** BEGIN Supplied records **

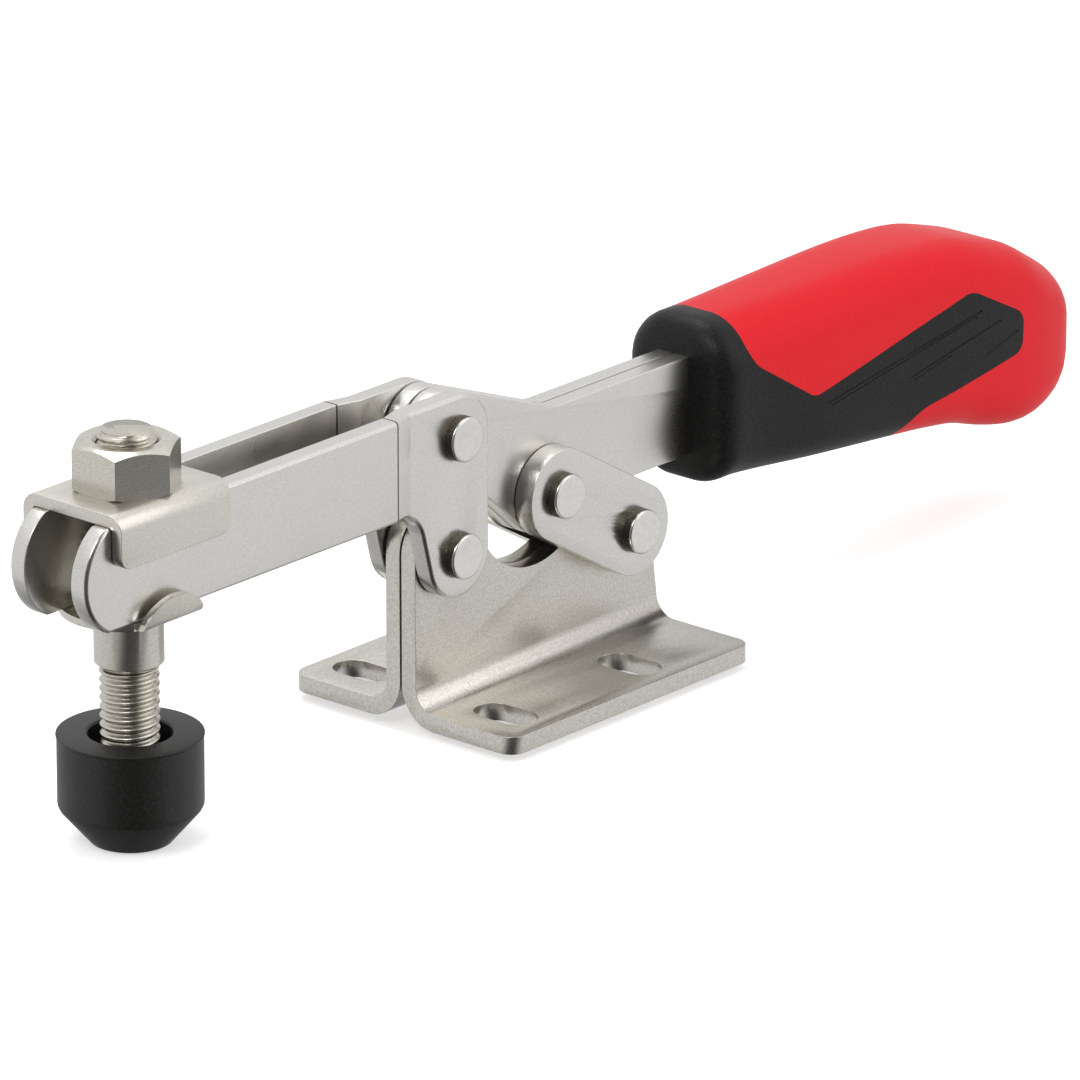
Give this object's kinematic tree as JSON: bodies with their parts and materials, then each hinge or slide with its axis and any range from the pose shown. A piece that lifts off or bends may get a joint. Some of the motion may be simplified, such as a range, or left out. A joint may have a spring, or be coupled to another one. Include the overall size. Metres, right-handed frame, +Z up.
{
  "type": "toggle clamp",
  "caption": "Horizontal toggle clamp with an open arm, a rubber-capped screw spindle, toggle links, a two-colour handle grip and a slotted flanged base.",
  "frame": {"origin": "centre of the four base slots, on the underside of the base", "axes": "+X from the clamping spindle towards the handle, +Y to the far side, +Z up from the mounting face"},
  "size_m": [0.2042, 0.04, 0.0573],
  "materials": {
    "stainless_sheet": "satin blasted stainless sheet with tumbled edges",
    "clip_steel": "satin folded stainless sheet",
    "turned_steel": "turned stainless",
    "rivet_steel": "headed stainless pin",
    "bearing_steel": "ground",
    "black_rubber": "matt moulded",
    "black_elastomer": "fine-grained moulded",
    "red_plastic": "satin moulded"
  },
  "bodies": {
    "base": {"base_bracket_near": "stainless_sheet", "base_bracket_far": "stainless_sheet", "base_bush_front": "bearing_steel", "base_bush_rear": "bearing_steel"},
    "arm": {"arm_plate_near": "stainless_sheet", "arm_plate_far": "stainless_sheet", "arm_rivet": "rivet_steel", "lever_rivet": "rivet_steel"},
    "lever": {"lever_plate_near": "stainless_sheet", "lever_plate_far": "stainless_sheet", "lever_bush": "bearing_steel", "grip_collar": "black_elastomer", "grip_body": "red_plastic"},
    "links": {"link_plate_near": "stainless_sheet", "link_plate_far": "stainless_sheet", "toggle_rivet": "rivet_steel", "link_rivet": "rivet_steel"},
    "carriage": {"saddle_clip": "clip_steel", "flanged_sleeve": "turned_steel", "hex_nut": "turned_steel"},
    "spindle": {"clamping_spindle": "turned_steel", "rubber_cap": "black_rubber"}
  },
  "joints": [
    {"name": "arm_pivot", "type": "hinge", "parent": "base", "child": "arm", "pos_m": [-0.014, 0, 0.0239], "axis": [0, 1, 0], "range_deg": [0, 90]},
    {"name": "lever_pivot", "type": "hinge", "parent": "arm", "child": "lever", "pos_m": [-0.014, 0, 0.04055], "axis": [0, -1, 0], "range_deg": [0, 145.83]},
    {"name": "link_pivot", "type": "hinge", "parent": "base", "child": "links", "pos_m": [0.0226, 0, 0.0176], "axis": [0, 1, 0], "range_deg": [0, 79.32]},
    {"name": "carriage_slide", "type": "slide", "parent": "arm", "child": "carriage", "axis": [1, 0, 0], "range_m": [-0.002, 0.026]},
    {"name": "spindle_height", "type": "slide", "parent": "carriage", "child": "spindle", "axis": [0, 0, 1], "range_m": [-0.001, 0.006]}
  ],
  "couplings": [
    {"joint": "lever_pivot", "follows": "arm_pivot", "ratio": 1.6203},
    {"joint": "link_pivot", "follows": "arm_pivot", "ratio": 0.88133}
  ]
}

** END Supplied records **
** BEGIN Supplied records **

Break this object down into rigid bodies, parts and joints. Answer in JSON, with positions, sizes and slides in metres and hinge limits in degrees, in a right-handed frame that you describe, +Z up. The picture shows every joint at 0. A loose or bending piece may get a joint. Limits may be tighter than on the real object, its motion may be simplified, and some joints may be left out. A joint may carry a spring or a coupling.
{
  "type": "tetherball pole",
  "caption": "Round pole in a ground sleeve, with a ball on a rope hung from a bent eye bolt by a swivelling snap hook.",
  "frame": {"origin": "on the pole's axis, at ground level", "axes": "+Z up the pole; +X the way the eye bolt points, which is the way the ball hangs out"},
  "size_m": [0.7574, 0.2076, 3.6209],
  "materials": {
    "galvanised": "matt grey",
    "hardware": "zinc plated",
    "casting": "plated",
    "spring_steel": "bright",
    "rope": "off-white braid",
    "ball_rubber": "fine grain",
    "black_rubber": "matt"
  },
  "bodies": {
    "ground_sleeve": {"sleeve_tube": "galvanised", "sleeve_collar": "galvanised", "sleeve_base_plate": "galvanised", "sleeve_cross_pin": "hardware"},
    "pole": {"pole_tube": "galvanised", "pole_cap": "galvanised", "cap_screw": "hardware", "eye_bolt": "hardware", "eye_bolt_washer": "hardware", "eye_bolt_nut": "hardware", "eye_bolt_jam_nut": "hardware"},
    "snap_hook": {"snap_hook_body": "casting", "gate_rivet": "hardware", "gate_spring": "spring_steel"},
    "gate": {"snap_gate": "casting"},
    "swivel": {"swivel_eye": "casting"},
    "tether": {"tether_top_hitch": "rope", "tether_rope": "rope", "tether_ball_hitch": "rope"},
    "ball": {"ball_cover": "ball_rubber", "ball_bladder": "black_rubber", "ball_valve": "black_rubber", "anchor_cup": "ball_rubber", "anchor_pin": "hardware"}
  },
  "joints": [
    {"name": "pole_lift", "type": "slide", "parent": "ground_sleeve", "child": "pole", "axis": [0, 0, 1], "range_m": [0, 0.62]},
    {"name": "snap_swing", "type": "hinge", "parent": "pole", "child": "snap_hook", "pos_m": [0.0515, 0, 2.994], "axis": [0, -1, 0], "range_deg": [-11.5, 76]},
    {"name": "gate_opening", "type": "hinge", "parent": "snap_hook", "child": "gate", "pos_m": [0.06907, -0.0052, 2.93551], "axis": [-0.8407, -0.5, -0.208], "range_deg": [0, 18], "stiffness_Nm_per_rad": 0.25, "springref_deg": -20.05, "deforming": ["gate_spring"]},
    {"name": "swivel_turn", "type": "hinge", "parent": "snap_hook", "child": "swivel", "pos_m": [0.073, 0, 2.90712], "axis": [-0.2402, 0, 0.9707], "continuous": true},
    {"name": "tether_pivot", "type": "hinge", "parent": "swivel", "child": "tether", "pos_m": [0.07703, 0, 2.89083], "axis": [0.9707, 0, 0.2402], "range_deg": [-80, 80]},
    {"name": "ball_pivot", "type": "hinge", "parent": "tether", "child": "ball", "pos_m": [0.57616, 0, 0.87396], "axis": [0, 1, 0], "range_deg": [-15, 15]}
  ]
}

** END Supplied records **
** BEGIN Supplied records **

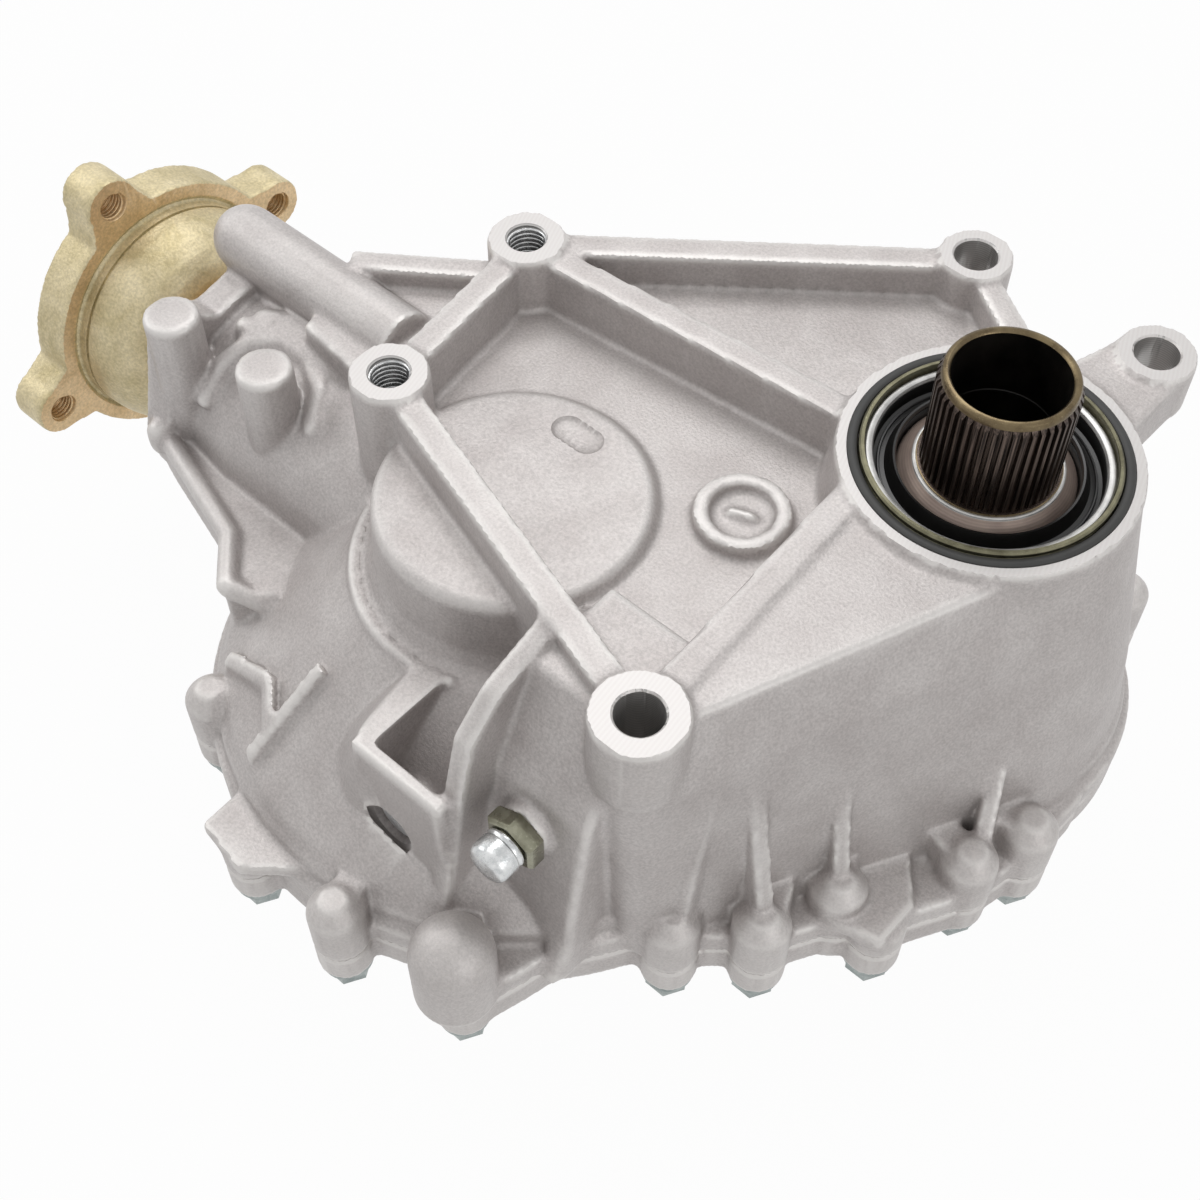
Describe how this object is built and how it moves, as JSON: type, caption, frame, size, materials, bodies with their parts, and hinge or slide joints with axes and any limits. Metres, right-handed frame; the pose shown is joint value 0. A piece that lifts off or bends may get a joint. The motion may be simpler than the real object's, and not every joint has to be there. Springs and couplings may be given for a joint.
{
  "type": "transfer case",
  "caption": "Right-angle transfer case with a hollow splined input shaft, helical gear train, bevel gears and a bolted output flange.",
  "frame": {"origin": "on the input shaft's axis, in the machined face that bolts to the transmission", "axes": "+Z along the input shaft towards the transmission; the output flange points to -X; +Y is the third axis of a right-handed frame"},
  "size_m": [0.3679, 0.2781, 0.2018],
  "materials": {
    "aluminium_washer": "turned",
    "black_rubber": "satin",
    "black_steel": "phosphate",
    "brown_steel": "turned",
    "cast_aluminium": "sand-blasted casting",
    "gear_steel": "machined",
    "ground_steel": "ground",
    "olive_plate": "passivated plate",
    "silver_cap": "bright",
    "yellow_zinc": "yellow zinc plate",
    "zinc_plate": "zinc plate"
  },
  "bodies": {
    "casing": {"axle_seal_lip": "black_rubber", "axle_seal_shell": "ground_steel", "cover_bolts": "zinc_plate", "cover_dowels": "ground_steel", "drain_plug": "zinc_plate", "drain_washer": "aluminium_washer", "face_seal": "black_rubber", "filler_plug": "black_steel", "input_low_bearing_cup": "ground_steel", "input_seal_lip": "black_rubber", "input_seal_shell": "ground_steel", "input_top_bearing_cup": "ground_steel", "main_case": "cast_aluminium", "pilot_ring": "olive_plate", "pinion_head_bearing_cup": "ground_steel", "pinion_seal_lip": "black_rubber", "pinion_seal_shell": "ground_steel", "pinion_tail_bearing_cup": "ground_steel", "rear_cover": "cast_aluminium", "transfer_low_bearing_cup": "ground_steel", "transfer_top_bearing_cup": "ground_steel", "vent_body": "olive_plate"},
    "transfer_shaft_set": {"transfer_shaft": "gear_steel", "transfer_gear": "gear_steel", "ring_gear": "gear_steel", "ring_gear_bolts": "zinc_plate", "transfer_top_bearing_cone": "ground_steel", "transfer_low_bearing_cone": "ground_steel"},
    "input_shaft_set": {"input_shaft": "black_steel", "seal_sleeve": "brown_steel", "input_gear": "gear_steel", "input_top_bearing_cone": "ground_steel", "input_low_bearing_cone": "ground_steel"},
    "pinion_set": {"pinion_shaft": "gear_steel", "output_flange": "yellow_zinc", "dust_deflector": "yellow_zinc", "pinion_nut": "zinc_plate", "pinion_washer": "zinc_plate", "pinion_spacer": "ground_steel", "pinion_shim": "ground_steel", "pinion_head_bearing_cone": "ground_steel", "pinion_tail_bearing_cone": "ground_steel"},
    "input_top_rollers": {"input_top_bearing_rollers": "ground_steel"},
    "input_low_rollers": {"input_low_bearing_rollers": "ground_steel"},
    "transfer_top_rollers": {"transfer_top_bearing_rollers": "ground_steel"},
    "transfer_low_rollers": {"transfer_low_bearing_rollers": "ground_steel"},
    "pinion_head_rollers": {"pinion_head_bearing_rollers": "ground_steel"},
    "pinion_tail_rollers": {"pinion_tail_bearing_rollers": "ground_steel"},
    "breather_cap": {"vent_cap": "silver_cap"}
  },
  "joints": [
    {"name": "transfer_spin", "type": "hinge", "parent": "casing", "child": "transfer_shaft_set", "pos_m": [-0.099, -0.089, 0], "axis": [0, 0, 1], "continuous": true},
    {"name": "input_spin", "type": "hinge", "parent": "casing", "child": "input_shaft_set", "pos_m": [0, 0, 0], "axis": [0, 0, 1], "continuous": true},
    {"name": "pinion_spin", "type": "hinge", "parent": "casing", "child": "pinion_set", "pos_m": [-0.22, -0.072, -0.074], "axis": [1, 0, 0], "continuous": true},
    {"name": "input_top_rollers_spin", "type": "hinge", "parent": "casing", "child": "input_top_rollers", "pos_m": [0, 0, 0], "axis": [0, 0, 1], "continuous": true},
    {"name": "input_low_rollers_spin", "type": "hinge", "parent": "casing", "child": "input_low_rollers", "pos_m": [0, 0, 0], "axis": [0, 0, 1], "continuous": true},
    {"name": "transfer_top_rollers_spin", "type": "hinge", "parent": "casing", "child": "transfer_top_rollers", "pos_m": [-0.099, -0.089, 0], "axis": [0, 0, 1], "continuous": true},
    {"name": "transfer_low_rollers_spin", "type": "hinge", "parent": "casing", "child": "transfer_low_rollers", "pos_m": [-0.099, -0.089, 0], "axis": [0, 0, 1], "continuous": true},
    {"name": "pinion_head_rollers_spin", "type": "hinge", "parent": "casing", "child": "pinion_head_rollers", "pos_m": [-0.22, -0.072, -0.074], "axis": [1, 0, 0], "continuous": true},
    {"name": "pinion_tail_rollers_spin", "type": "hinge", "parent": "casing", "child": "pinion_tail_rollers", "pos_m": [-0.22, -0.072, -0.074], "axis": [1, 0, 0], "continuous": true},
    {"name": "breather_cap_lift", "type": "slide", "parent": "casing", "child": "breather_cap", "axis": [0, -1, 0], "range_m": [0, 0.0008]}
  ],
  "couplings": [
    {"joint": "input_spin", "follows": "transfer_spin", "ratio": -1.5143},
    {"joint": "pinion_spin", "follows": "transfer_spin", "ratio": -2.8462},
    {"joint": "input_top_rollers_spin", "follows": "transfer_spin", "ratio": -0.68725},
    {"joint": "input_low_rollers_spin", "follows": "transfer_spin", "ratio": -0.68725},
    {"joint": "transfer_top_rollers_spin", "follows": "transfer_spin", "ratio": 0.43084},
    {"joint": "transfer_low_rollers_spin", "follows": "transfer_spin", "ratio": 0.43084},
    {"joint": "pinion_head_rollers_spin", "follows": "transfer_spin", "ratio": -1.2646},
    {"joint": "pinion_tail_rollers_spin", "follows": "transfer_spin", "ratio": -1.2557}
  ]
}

** END Supplied records **

Job: Collect each line holding the string "lifts".

Result of this exercise:
Give this object's kinematic tree as JSON: bodies with their parts and materials, then each hinge or slide with its axis and any range from the pose shown. A piece that lifts off or bends may get a joint. Some of the motion may be simplified, such as a range, or left out. A joint may have a spring, or be coupled to another one. Include the overall size. Metres, right-handed frame, +Z up.
Describe how this object is built and how it moves, as JSON: type, caption, frame, size, materials, bodies with their parts, and hinge or slide joints with axes and any limits. Metres, right-handed frame; the pose shown is joint value 0. A piece that lifts off or bends may get a joint. The motion may be simpler than the real object's, and not every joint has to be there. Springs and couplings may be given for a joint.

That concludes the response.